I'm bracing this one with a pair of covers. I prefer the bottom cover in terms of pictorial drama, but the above has a good quote (the bottom's has a double-edged sword in meaning).
The second half opens with Reynolds' earliest "Dilation Sleep" where the protagonist is awakened from sleep by his programmed wife to act as surgeon to excise the cancer that is his wife's software. Dramatic but not completely worked out and not resonant. It may pay off to compare the more successful later stories to this earlier journeyman's work. It has the loss of his wife's memory going for it.

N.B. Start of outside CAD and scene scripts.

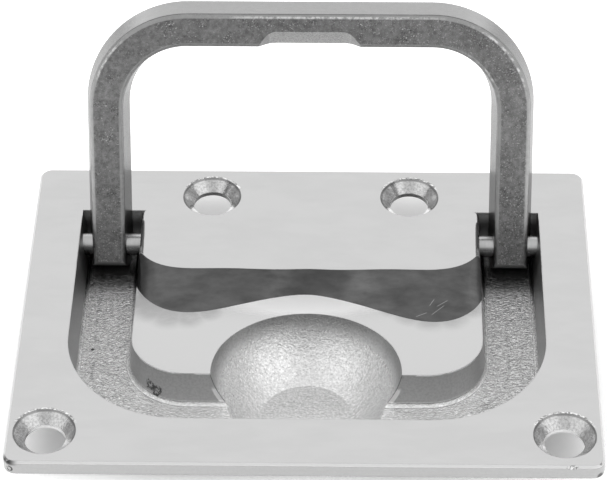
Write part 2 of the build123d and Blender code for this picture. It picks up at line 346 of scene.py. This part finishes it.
def plate_cast_tone(g, m):
    """Tone of the groove, the walls, the bowl and the countersinks."""
    groove_tone = g.step(m.grain, *GRAIN_SPREAD, *GROOVE_TONES)
    bowl_tone = g.step(m.grain, *GRAIN_SPREAD, *BOWL_TONES)
    tone = g.mix(m.bowl, groove_tone, bowl_tone)
    # Painted shade: steep walls darker than the floor
    wall_shade = g.mix(g.step(m.ny, -0.4, -0.8), *WALL_SHADE_FACTORS)
    tone = g.scaled(tone, m.steep, wall_shade)

    # Painted highlight along the edge where the land meets the island's front wall
    above_land = g.plus(g.plus(m.z, LAND_DROP), g.times(m.y, LAND_SLOPE))
    land_edge_highlight = g.times(g.step(above_land, -0.22, -0.1), g.step(m.ny, -0.5, -0.7))
    land_edge_highlight = g.times(land_edge_highlight, m.steep, g.step(m.y, -7.0, -8.0))
    tone = g.mix(g.times(land_edge_highlight, g.step(m.smear, 0.4, 0.5)), tone, LAND_EDGE_HIGHLIGHT_TONE)

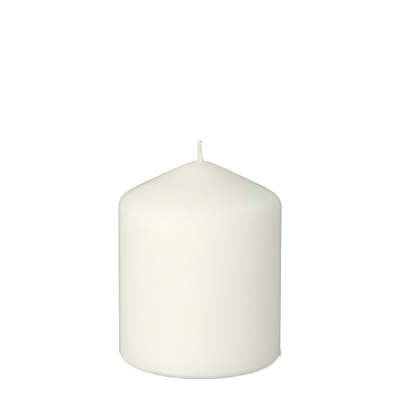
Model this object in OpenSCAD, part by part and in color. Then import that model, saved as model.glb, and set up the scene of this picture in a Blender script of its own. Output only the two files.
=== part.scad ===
// Pillar candle: a squat wax cylinder with a blunt conical top and a braided cotton wick.
// The origin is at the middle of the flat foot, +Z runs up the wick, and all sizes are in millimetres.

/* [Wax body] */
// Diameter of the wax
body_d = 80; // [60:1:110]
// Height of the wax from the foot to the top of the crown
body_h = 99; // [70:0.5:160]
// Slope of the conical top in degrees below level
top_slope = 27.5; // [18:0.5:38]
// Radius of the blunt crown under the wick
crown_r = 19; // [14:0.5:30]
// Radius of the haunch, the gentle curve from the cone down to the shoulder
haunch_r = 40; // [20:1:60]
// Angle in degrees through which the haunch turns
haunch_turn = 8; // [2:1:12]
// Radius of the shoulder between the haunch and the side
shoulder_r = 6; // [3:0.5:12]
// Radius of the rounded edge at the foot
foot_r = 3.8; // [1:0.1:8]

/* [Wax drawn up the wick] */
// Radius of the hollow curve from the crown up to the wick
collar_r = 2.5; // [1:0.1:4]
// Thickness of the wax at the rim of the collar
collar_wall = 0.15; // [0.1:0.05:0.6]

/* [Wick] */
// Diameter of the wick
wick_d = 2.2; // [1.8:0.1:3]
// Length of wick that stands free above the collar
wick_free = 9.8; // [5:0.1:14]
// Sideways lean of the tip
wick_lean = 0.8; // [0:0.1:2]
// Depth of the cut end inside the foot
wick_recess = 1; // [0.5:0.5:4]

/* [Braid] */
// Strands that wind each way round the wick
strands = 4; // [2:2:6]
// Thickness of one strand
strand_d = 0.8; // [0.6:0.05:0.9]
// Rise of a strand in one whole turn
braid_pitch = 6.4; // [5:0.2:9]
// Height by which a strand swings out and in as it crosses the others
weave_swing = 0.14; // [0.05:0.01:0.2]
// Length over which the wax that fills the braid thins out above the collar
wax_fade = 2.5; // [0.5:0.5:4]
// Length over which the cut tip rounds off
tip_round = 0.6; // [0.2:0.1:1.5]

/* [Hidden] */
$fn = 96;

body_r = body_d / 2;
wick_r = wick_d / 2;

// The crown's arc, its centre on the axis, meets the cone where both slope alike
crown_z = body_h - crown_r;
crown_edge = [0, crown_z] + crown_r * [sin(top_slope), cos(top_slope)];

// The shoulder's arc touches the side and the haunch, and the haunch touches the cone
haunch_slope = top_slope + haunch_turn;
shoulder_x = body_r - shoulder_r;
haunch_x = shoulder_x + shoulder_r * sin(haunch_slope) - haunch_r * sin(haunch_slope);
haunch_top_x = haunch_x + haunch_r * sin(top_slope);
haunch_z = crown_edge.y - (haunch_top_x - crown_edge.x) * tan(top_slope) - haunch_r * cos(top_slope);
shoulder_z = haunch_z + (haunch_r - shoulder_r) * cos(haunch_slope);
haunch_steps = 4;
haunch_arc = [
    for (i = [0 : haunch_steps])
        let (slope = haunch_slope - haunch_turn * i / haunch_steps)
        [haunch_x, haunch_z] + haunch_r * [sin(slope), cos(slope)]
];

// The collar's hollow arc touches the crown's arc and stands upright at the rim
collar_x = wick_r + collar_wall + collar_r;
collar_span = crown_r + collar_r;
collar_z = crown_z + sqrt(collar_span ^ 2 - collar_x ^ 2);

// Each disc stands this much proud of what it touches, so that the two cross instead of grazing
hair = 0.001;

// The braid starts inside the shank and has rings and sides enough for its crossings
braid_root = 0.5;
rings_per_crossing = 6;
sides = 40;
wick_top = collar_z + wick_free;
crossing = braid_pitch / (2 * strands);
rings = ceil((wick_free + braid_root) / crossing * rings_per_crossing);
ring_step = (wick_free + braid_root) / rings;
strand_r = strand_d / 2;
strand_x = wick_r - strand_r - weave_swing;
strand_tilt = atan2(2 * PI * strand_x, braid_pitch);
// Narrowing of the waxed root inside the shank and of the cut tip, as shares of the radius
root_share = 0.97;
tip_share = 0.7;

// The half section of the wax below the collar: sides and haunch, with a disc in each rounded corner
module body_section() {
    polygon([
        [0, 0],
        [body_r - foot_r, 0],
        [body_r, foot_r],
        [body_r, shoulder_z],
        each haunch_arc,
        crown_edge,
        [0, crown_z]
    ]);
    translate([body_r - foot_r, foot_r])
        circle(foot_r);
    translate([shoulder_x, shoulder_z])
        circle(shoulder_r + hair);
    translate([0, crown_z])
        intersection() {
            circle(crown_r + hair);
            translate([0, -2 * crown_r])
                square([2 * crown_r, 4 * crown_r]);
        }
}

// The wax between the axis and the collar's hollow arc
module collar_section()
    difference() {
        polygon([
            [0, crown_z],
            [collar_x, collar_z],
            [0, collar_z]
        ]);
        translate([collar_x, collar_z])
            circle(collar_r + hair);
    }

// One pour of wax round the wick, which fills its bore from foot to collar
module wax_body()
    color("ivory")
        difference() {
            rotate_extrude() {
                body_section();
                collar_section();
            }
            translate([0, 0, -1])
                cylinder(h = collar_z + 2, d = wick_d);
        }

// A share that eases from 0 to 1 as t goes from 0 to 1
function ease(t) =
    let (u = min(1, max(0, t)))
    u * u * (3 - 2 * u);

// Sideways place of the wick's middle at a height, which curves away from the collar up to the tip
function wick_x(z) = -wick_lean * (max(0, z - collar_z) / wick_free) ^ 2;

// Where the ray that lies off degrees from a strand's middle leaves that strand, or 0 past its side.
// The strand runs at a slant, so its level section is an ellipse, wider round the wick.
function strand_reach(off, middle) =
    let (
        q = cos(off) ^ 2 + (sin(off) * cos(strand_tilt)) ^ 2,
        root = (middle * cos(off)) ^ 2 - q * (middle ^ 2 - strand_r ^ 2)
    )
    root < 0 || cos(off) < 0 ? 0 : (middle * cos(off) + sqrt(root)) / q;

// Radius of the braid: half the strands wind each way, and at each crossing they swap over and under.
// One column of strands faces straight ahead, with the points of the Vs in the grooves beside it.
function braid_radius(angle, z) =
    let (
        turn = 360 * z / braid_pitch,
        swing = weave_swing * cos(strands * turn),
        reaches = [
            for (i = [0 : strands - 1], way = [-1, 1])
                let (middle = way * turn + 360 * i / strands)
                strand_reach(angle - middle, strand_x + way * swing)
        ]
    )
    max(strand_x, max(reaches));

// Radius of the wick with the wax that fills the braid low down and the rounding of its cut tip
function wick_radius(angle, z) =
    let (
        bare = ease((z - collar_z) / wax_fade),
        woven = braid_radius(angle, z),
        cut = max(0, 1 - (wick_top - z) / tip_round)
    )
    (wick_r * root_share * (1 - bare) + woven * bare) * (1 - (1 - tip_share) * cut ^ 2);

// The braided stretch: rings of points up the wick, closed by a fan at each end.
// Each cell between four points is split along the diagonal that lies further out, so that ridges stay whole.
module braid() {
    root_z = collar_z - braid_root;
    radii = [
        for (k = [0 : rings], j = [0 : sides - 1])
            wick_radius(360 * j / sides, root_z + k * ring_step)
    ];
    points = [
        for (k = [0 : rings], j = [0 : sides - 1])
            let (
                z = root_z + k * ring_step,
                angle = 360 * j / sides,
                r = radii[k * sides + j]
            )
            [wick_x(z) + r * cos(angle), r * sin(angle), z]
    ];
    low = len(points);
    high = low + 1;
    skin = [
        for (k = [0 : rings - 1], j = [0 : sides - 1])
            let (
                a = k * sides + j,
                b = k * sides + (j + 1) % sides,
                c = a + sides,
                d = b + sides
            )
            each radii[a] + radii[d] > radii[b] + radii[c]
                ? [[a, c, d], [a, d, b]]
                : [[a, c, b], [b, c, d]]
    ];
    ends = [
        for (j = [0 : sides - 1])
            let (next = (j + 1) % sides)
            each [[low, j, next], [high, rings * sides + next, rings * sides + j]]
    ];
    polyhedron(concat(points, [[0, 0, root_z], [wick_x(wick_top), 0, wick_top]]), concat(skin, ends));
}

// The cotton wick from its cut end in the foot, through the wax and out of the collar
module wick()
    color("cornsilk") {
        translate([0, 0, wick_recess])
            cylinder(h = collar_z - wick_recess, d = wick_d);
        braid();
    }

wax_body();
wick();
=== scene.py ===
"""Dresses the pillar candle: smooth ivory wax, a braided cotton wick and a plain pale studio."""

import logging
import math
from dataclasses import dataclass
from enum import Enum

import bpy
import numpy as np
from mathutils import Matrix, Vector
from numpy.typing import NDArray


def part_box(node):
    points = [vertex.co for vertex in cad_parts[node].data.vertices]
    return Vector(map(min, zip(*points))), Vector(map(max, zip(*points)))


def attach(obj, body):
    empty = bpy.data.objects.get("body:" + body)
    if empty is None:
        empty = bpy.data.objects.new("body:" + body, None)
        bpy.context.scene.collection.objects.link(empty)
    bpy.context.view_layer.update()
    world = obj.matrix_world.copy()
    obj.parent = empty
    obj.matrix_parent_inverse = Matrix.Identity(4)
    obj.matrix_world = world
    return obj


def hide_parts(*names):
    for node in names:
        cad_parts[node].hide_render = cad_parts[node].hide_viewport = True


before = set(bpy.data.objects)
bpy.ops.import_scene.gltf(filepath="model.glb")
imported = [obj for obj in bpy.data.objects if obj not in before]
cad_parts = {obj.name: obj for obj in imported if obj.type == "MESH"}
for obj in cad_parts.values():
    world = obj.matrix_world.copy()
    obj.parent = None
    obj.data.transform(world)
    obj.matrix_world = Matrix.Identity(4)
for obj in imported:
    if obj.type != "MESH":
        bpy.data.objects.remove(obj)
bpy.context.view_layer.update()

MM = 0.001
FULL_TURN = 2 * math.pi
PATTERN_MAP = "pattern"
CANDLE_MIDDLE = 50 * MM
RIGHTWARD = np.array([1.0, 0.0, 0.0])

Array = NDArray[np.float64]
Indices = NDArray[np.int64]
Colour = tuple[float, float, float]
Pair = tuple[float, float]
Stops = tuple[Pair, ...]
Socket = bpy.types.NodeSocket
Material = bpy.types.Material
Object = bpy.types.Object
log = logging.getLogger("pillar_candle")


# Surfaces


@dataclass
class Skin:
    """A closed surface: its points, its faces and the pattern coordinates of each face's corners."""

    points: Array
    quads: Indices
    quad_map: Array
    triangles: Indices
    triangle_map: Array


def blend(low: Array | float, high: Array | float, share: Array) -> Array:
    """Ease from low to high by 3 s squared minus 2 s cubed, where s is the share held from 0 to 1."""
    held = np.clip(share, 0.0, 1.0)
    return low + (high - low) * held**2 * (3 - 2 * held)


def round_angles(sides: int) -> Array:
    """Angles evenly round a circle, from 0 and without the full turn."""
    return FULL_TURN * np.arange(sides) / sides


def level_ring(sides: int, radius: float, height: float = 0.0) -> Array:
    """Points evenly round a level circle: (radius cos a, radius sin a, height) at each angle a."""
    angle = round_angles(sides)
    return np.stack([np.cos(angle) * radius, np.sin(angle) * radius, np.full(sides, height)], axis=1)


def line(start: Pair, stop: Pair, count: int) -> Array:
    """Radii and heights on a line, without its end: start plus (stop - start) times i / count."""
    share = np.arange(count)[:, None] / count
    return np.asarray(start) + (np.asarray(stop) - np.asarray(start)) * share


def arc(centre: Pair, radius: float, start: float, stop: float, count: int) -> Array:
    """Radii and heights on an arc, without its end: centre plus radius times (cos a, sin a)."""
    angle = start + (stop - start) * np.arange(count) / count
    return np.asarray(centre) + radius * np.stack([np.cos(angle), np.sin(angle)], axis=1)


def ring_grid(rows: int, columns: int) -> tuple[Indices, Array]:
    """Quads over a grid of points whose columns close into a ring.

    Formula: the face at row i and column j takes the points (i, j), (i, j + 1), (i + 1, j + 1), (i + 1, j),
    with the column after the last counted as the first.

    Args:
        rows: Rows of points.
        columns: Columns of points.

    Returns:
        The quads as point indices, and their corners' pattern coordinates: the share of the way round,
        and the row.
    """
    row, column = np.meshgrid(np.arange(rows - 1), np.arange(columns), indexing="ij")
    corner_rows = np.stack([row, row, row + 1, row + 1], axis=-1).reshape(-1, 4)
    corner_columns = np.stack([column, column + 1, column + 1, column], axis=-1).reshape(-1, 4)
    quads = corner_rows * columns + corner_columns % columns
    coordinates = np.stack([corner_columns / columns, corner_rows.astype(float)], axis=-1)
    return quads, coordinates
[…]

On the other hand, "Grafenwalder's Bestiary" is an old story made new in a powerful way. Grafenwalder is an interesting character in whom we simultaneously root for and against, constructing the most complex reader emotions toward any of Reynold's characters in the collection. Grafenwalder has the most unique collection among the local collectors, but a newcomer, Ursula Goodglass, keeps vying for that title. He's come up with the upper hand up until Goodglass tursns up with the living dissected parts of humanity's most reviled re-creator of humanity. Grafenwalder scores a Europan Denizen, which turns out not to be what he thought. The most fascinating aspect of this story is how--no matter what your opinion is of the character's outcome--your own moral feelings are problematic. As such, it's a wonderful skewering of revenge tales. This may well be a classic. My mind keeps wandering back to it.